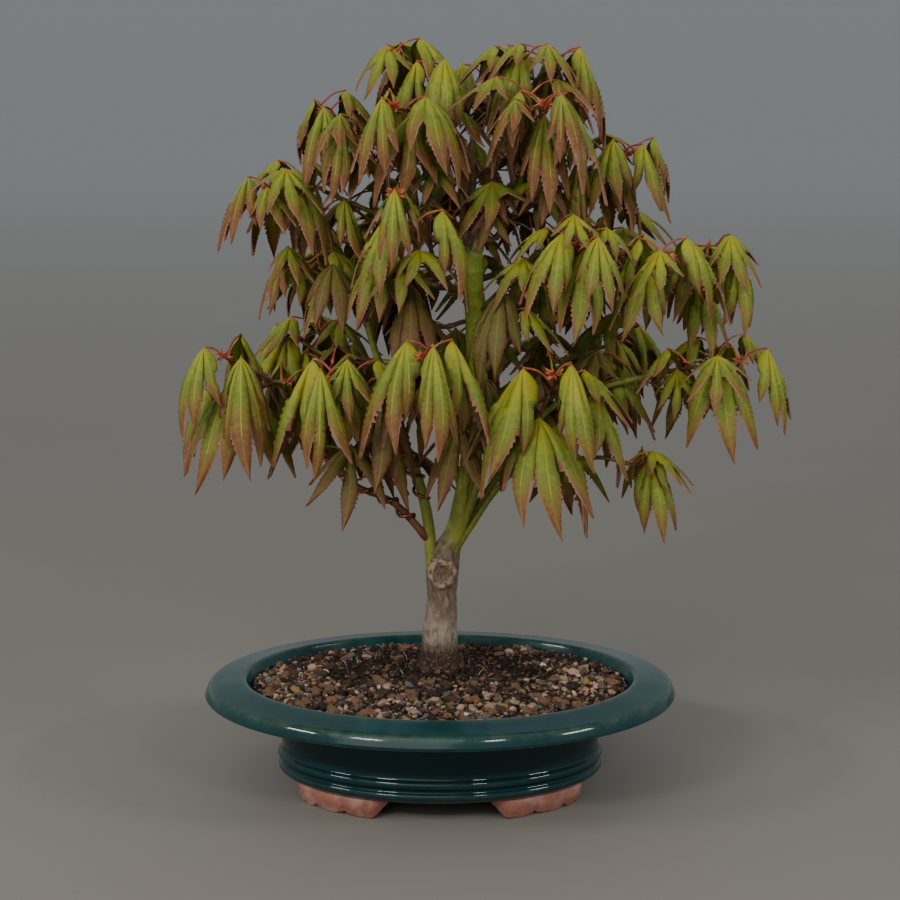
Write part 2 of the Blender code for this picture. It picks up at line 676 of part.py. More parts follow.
def leaf_shell(leaf, stalk=True):
    """The leaf's corners and faces: a thin closed blade, thick along its ridges, and its stalk."""
    ridge, rim, faces = leaf_sheet(leaf)
    count = len(ridge)
    sheet = ridge + rim
    normals = [Vector() for _ in ridge]
    for face in faces:
        a, b, c = (sheet[i] for i in face)
        normal = (b - a).cross(c - a).normalized()
        for i in face:
            if i < count:
                normals[i] += normal
    half = leaf.length * BLADE_HALF_THICKNESS
    over = [place + normal.normalized() * half for place, normal in zip(ridge, normals)]
    under = [place - normal.normalized() * half for place, normal in zip(ridge, normals)]
    corners = over + rim + under
    first_under = count + len(rim)
    faces = faces + [tuple(first_under + i if i < count else i for i in reversed(face)) for face in faces]
    ahead = (leaf.node - leaf.peak).normalized()
    side = ahead.cross(UP).normalized()
    above = side.cross(ahead)
    loops = [(0, first_under - 1, first_under, count)]
    root = leaf.node - ahead * NODE_STANDOFF
    for place, radius in ((leaf.peak + ahead * leaf.length * 0.035, half * 1.2), (root, PETIOLE_RADIUS)):
        first = len(corners)
        for x, z in ((0.0, 1.0), (0.87, -0.5), (-0.87, -0.5)):
            corners.append(place + (side * x + above * z) * radius)
        loops.append((first, first + 1, first + 1, first + 2))
        if not stalk:
            break
    for near_loop, far_loop in zip(loops, loops[1:]):
        for i in range(4):
            j = (i + 1) % 4
            face = tuple(dict.fromkeys((near_loop[j], near_loop[i], far_loop[i], far_loop[j])))
            if len(face) > 2:
                faces.append(face)
    faces.append(tuple(dict.fromkeys(loops[-1])))
    return corners, faces


def twig_shell(points, radii):
    """A three-sided twig through two or more points, with flat ends."""
    corners, faces = [], []
    side = Vector()
    for i, (place, radius) in enumerate(zip(points, radii)):
        before, after = points[max(i - 1, 0)], points[min(i + 1, len(points) - 1)]
        ahead = (after - before).normalized()
        side = ahead.cross(side.cross(ahead) if i else ahead.orthogonal()).normalized()
        over = ahead.cross(side)
        for k in range(3):
            turn = k * math.tau / 3
            corners.append(place + (side * math.cos(turn) + over * math.sin(turn)) * radius)
    for i in range(0, len(corners) - 3, 3):
        faces += [(i + k, i + (k + 1) % 3, i + 3 + (k + 1) % 3, i + 3 + k) for k in range(3)]
    last = len(corners) - 3
    return corners, faces + [(2, 1, 0), (last, last + 1, last + 2)]


class Space:
    """What has been placed so far, for telling whether a new piece would touch it."""

    def __init__(self):
        self.placed = []

    def add(self, owner, corners, faces):
        """Adds a closed shell under its owner's name."""
        middle = sum(corners, Vector()) / len(corners)
        size = max((c - middle).length for c in corners)
        self.placed.append((owner, middle, size, BVHTree.FromPolygons(corners, faces)))

    def touches(self, corners, faces, ignore=()):
        """True if the shell crosses, or comes too near, one whose owner isn't ignored."""
        middle = sum(corners, Vector()) / len(corners)
        size = max((c - middle).length for c in corners)
        tree = BVHTree.FromPolygons(corners, faces)
        for owner, other_middle, other_size, other in self.placed:
            if owner in ignore or (middle - other_middle).length > size + other_size + LEAST_GAP:
                continue
            if tree.overlap(other):
                return True
            if any(other.find_nearest(corner, LEAST_GAP)[0] is not None for corner in corners):
                return True
        return False


def crosses_itself(corners, faces):
    """True if two faces of the shell that share no corner touch."""
    tree = BVHTree.FromPolygons(corners, faces)
    return any(not set(faces[a]) & set(faces[b]) for a, b in tree.overlap(tree) if a < b)


def in_space(mass, corners):
    """True if every corner keeps within the room round the mass, sideways and in height."""
    for corner in corners:
        across, deep, high = (o / r for o, r in zip(corner - Vector(mass.heart), mass.reach))
        if math.hypot(across, deep) > SIDE_ROOM or abs(high) > HEIGHT_ROOM:
            return False
    return True


def stem_of(mass, lines):
    """The mass's stem: it starts square to its limb's tip, or to the trunk, and ends at the fork."""
    top = Vector(mass.heart) + UP * mass.reach[2] * TOP_SHARE
    points, radii = lines[mass.limb]
    if mass.limb == "trunk":
        height = min(top.z - STEM_RISE, STEM_TOP)
        place = min(range(len(points)), key=lambda i: abs(points[i].z - height))
        ahead = (top - points[place]) * Vector((1.0, 1.0, 0.0))
        ahead = ahead.normalized()
        start = points[place] + ahead * (radii[place] + 3 * CLEARANCE)
    else:
        ahead = (points[-1] - points[-2]).normalized()
        start = points[-1] + ahead * CLEARANCE
    return start, start + ahead * max((top - start).length * FORK_SHARE, 0.004)


def grow_shoots(mass, lines):
    """The mass's twigs as points and radii, the leader first, and the leaf nodes of each."""
    chance = random.Random(mass.seed)
    start, fork = stem_of(mass, lines)
    twigs, shoots = [], []
    for i in range(mass.shoots):
        turn = math.radians(mass.turn) + i * GOLDEN_TURN + chance.uniform(-0.2, 0.2)
        spread = SHOOT_SPREAD if mass.shoots > 1 else 0.0
        tip = Vector(mass.heart) + Vector((
            mass.reach[0] * spread * math.cos(turn),
            mass.reach[1] * spread * math.sin(turn),
            mass.reach[2] * (TOP_SHARE - SHOOT_DROP * i),
        ))
        if i == 0:
            twigs.append(((start, fork, tip), (STEM_RADIUS, STEM_RADIUS, SHOOT_RADIUS)))
        else:
            twigs.append(((fork, tip), (SHOOT_RADIUS, SHOOT_RADIUS)))
        shoots.append([
            (fork.lerp(tip, share), turn + math.radians(90) * (pair + 1), size)
            for pair, (share, size) in enumerate(NODES_A_SHOOT)
        ])
    return twigs, shoots


def ways_to_hang(mass, node, turn, size, chance):
    """The ways a leaf may hang from this node, the preferred one first."""
    facing = turn + chance.uniform(-0.25, 0.25)
    length = mass.leaf * size * chance.uniform(0.9, 1.08)
    stalk = PETIOLE_LENGTH * chance.uniform(0.75, 1.25)
    lie = chance.uniform(*LIE) + LIE_WITH_LENGTH * (mass.leaf - USUAL_LENGTH)
    hang = chance.uniform(*HANG)
    for swing, scale, steeper in TRIES:
        turned = facing + math.radians(swing)
        out = Vector((math.cos(turned), math.sin(turned), PETIOLE_RISE))
        peak = node + out * stalk * scale
        yield Leaf(node, peak, turned, length * scale, math.radians(lie + steeper), math.radians(hang))


def free_stalk(leaf):
    """The outer part of a leaf's stalk, clear of the shoot that it grows from."""
    return twig_shell((leaf.node.lerp(leaf.peak, 0.35), leaf.peak), (PETIOLE_RADIUS, PETIOLE_RADIUS))


def grow_foliage(lines, space):
    """Grows every mass. Returns its twigs and leaves by the mass's name."""
    grown = {}
    shoots_of = {}
    for mass in MASSES:
        twigs, shoots = grow_shoots(mass, lines)
        kept, bearing = [], []
        for i, (twig, nodes) in enumerate(zip(twigs, shoots)):
            if i == 0 or not space.touches(*twig_shell(*twig), ignore={mass.limb}):
                kept.append(twig)
                bearing.append(nodes)
        for twig in kept:
            space.add(mass.name, *twig_shell(*twig))
        grown[mass.name] = (kept, [])
        shoots_of[mass.name] = bearing
    for mass in MASSES:
        leaves = grown[mass.name][1]
        chance = random.Random(mass.seed * 7 + 1)
        for nodes in shoots_of[mass.name]:
            for node, turn, size in reversed(nodes):
                for opposite in (0.0, math.pi):
                    for leaf in ways_to_hang(mass, node, turn + opposite, size, chance):
                        blade, stalk = leaf_shell(leaf, stalk=False), free_stalk(leaf)
                        if not in_space(mass, blade[0]) or space.touches(*blade):
                            continue
                        if space.touches(*stalk, ignore={mass.name}) or crosses_itself(*leaf_shell(leaf)):
                            continue
                        space.add(mass.name + "_leaf", *blade)
                        space.add(mass.name + "_leaf", *stalk)
                        leaves.append(leaf)
                        break
    return grown


def fuse(name, shells, finish, collection):
    """Joins closed shells into one solid object with one Boolean union on a collection."""
    pieces = bpy.data.collections.new(name + "_pieces")
    bpy.context.scene.collection.children.link(pieces)
    made = None
    for number, (corners, faces) in enumerate(shells):
        shell = bmesh.new()
        spots = [shell.verts.new(c) for c in corners]
        for face in faces:
            shell.faces.new([spots[i] for i in face])
        bmesh.ops.recalc_face_normals(shell, faces=shell.faces)
        mesh = bpy.data.meshes.new(name)
        shell.to_mesh(mesh)
        shell.free()
        if made is None:
            made = new_object(name, mesh, collection, finish)
        else:
            new_object(f"{name}_{number}", mesh, pieces)
    join_with(made, "UNION", "MANIFOLD", pieces)
    apply_modifiers(made)
    for piece in list(pieces.objects):
        bpy.data.objects.remove(piece)
    bpy.data.collections.remove(pieces)
    return made


def taken_space(lines):
    """The space that the trunk and limbs take, as a start for growing leaves."""
    space = Space()
    for name, (points, radii) in lines.items():
        for i in range(len(points) - 1):
            space.add(name, *twig_shell(points[i:i + 2], (radii[i] * 1.7, radii[i + 1] * 1.7)))
    return space


def make_foliage(lines, finish, collection):
    """Every foliage mass: its twigs and leaves fused into one solid."""
    grown = grow_foliage(lines, taken_space(lines))
    for mass in MASSES:
        twigs, leaves = grown[mass.name]
        shells = [twig_shell(*twig) for twig in twigs] + [leaf_shell(leaf) for leaf in leaves]
        fuse(mass.name, shells, finish, collection)
        print(f"{mass.name}: {len(twigs)} shoots, {len(leaves)} leaves")
    print("leaves in all:", sum(len(leaves) for _, leaves in grown.values()))


def main():
    """Builds the whole plant in an empty scene."""
    for obj in list(bpy.data.objects):
        bpy.data.objects.remove(obj)
    plant = bpy.data.collections.new("maple_bonsai")
    cutters = bpy.data.collections.new("cutters")
    for collection in (plant, cutters):
        bpy.context.scene.collection.children.link(collection)
    stand = bpy.data.objects.new("maple_bonsai", None)
    stand.location = POT_PLACE
    plant.objects.link(stand)

    glaze = material("teal_glaze", (0.010, 0.100, 0.100), 0.15)
    clay = material("bare_clay", (0.42, 0.13, 0.07), 0.8)
    stones = material("grit", (0.10, 0.07, 0.05), 0.9)
    bark = material("bark", (0.20, 0.17, 0.10), 0.85)
    young_bark = material("young_bark", (0.14, 0.05, 0.03), 0.6)
    copper = material("copper_wire", (0.25, 0.06, 0.03), 0.3, 0.9)
    leaf_green = material("spring_leaf", (0.25, 0.30, 0.03), 0.5)

    make_pot(glaze, plant)
    make_grit(stones, plant)
    for name, side_x, side_y in (
        ("foot_front_left", -1, -1), ("foot_front_right", 1, -1),
        ("foot_back_left", -1, 1), ("foot_back_right", 1, 1),
    ):
        make_foot(name, side_x, side_y, clay, plant)
    lines = all_lines()
    make_trunk(lines, bark, plant)
    make_limbs(lines, young_bark, plant, cutters)
    make_wires(lines, copper, plant)
    make_foliage(lines, leaf_green, plant)


if __name__ == "__main__":
    main()
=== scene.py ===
"""Dresses the potted japanese maple: a small tree in spring leaf, in an oval glazed pot.

Metres, +Z up, the front towards -Y. Every place below is measured from the pot's middle at floor
level, and every piece stands on POT_PLACE, where the pot's middle is in the model. The crown grows
by the same rule as the solids do, from the same seeds, so each leaf hangs where its solid is; side
twigs then carry more and smaller leaves into the same spaces.
"""

import json
import logging
import random
from collections.abc import Iterable, Iterator, Sequence
from dataclasses import dataclass, field, replace
from enum import Enum
from math import atan2, copysign, cos, exp, hypot, pi, radians, sin, sqrt, tan, tau

import bpy
import numpy as np
from mathutils import Matrix, Vector, noise
from mathutils.bvhtree import BVHTree

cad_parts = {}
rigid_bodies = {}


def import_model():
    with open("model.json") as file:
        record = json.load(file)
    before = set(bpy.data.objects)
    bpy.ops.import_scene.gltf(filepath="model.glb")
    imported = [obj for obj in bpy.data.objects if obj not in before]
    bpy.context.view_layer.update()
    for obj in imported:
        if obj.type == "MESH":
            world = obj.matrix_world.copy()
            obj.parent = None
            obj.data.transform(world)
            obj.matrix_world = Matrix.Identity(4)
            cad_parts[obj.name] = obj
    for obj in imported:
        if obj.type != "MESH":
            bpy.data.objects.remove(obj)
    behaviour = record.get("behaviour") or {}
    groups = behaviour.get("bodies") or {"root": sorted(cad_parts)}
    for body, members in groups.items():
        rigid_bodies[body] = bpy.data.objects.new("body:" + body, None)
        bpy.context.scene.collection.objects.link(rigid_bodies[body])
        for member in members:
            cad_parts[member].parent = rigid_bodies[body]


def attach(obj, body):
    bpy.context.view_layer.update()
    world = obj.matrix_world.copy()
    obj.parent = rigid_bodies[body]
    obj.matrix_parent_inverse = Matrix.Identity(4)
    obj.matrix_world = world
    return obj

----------

## Exercise task
The lines to be given again exactly are those from the one containing "make_pot(glaze, plant)" up to and including the one containing "oval glazed pot.".

## Finished answer
    make_pot(glaze, plant)
    make_grit(stones, plant)
    for name, side_x, side_y in (
        ("foot_front_left", -1, -1), ("foot_front_right", 1, -1),
        ("foot_back_left", -1, 1), ("foot_back_right", 1, 1),
    ):
        make_foot(name, side_x, side_y, clay, plant)
    lines = all_lines()
    make_trunk(lines, bark, plant)
    make_limbs(lines, young_bark, plant, cutters)
    make_wires(lines, copper, plant)
    make_foliage(lines, leaf_green, plant)


if __name__ == "__main__":
    main()
=== scene.py ===
"""Dresses the potted japanese maple: a small tree in spring leaf, in an oval glazed pot.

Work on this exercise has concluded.